Elsewhere in the cast is veteran supporting player George Barbier as Tierney's grandfather (he would die of a heart attack just three years later) and the ever-stalwart Dame May Whitty as Sutton's grandmother. She plays her one sequence with great no-nonsense oomph. As Foster says after listening to Sutton describe her: "What a dame!"

With a working title of A Tommy in the U.S.A., Thunder Birds was meant by Fox studio chief Darryl F. Zanuck to be a follow-up to A Yank in the R.A.F. (1941). It ended up being one of two movies (along with Buffalo Bill, 1944) that William Wellman agreed to direct for Zanuck in exchange for permission to direct a picture Wellman really wanted to make: The Ox-Bow Incident (1943). But even though Wellman's heart wasn't exactly in Thunder Birds, it's still rendered with professionalism and good craftsmanship.

At one point it was announced that Dana Andrews would play the lead in Thunder Birds. Andrews and Tierney had already appeared together in Tobacco Road (1941) and Belle Starr (1941) and would soon make the enduring classic Laura (1944). Ultimately they would pair up for five films including one directed by Wellman, The Iron Curtain (1948).

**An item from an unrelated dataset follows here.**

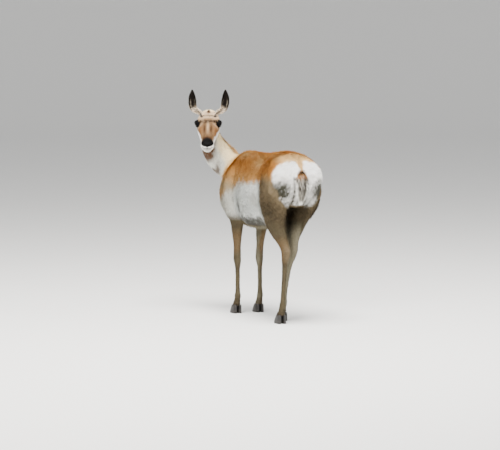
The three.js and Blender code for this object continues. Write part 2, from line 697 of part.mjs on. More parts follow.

Fox Home Entertainment's DVD has few frills - just a trailer (which is in pretty good shape technically) and clips of two newsreels which show Tierney christening an airplane and making her handprints outside Grauman's Chinese Theater. But really, who needs extras for a little 78-minute vault title like Thunder Birds? It's enough that the picture quality is so astoundingly crisp, clear and vibrant.

For the record, this film's on-screen title reads Thunder Birds [Soldiers of the Air].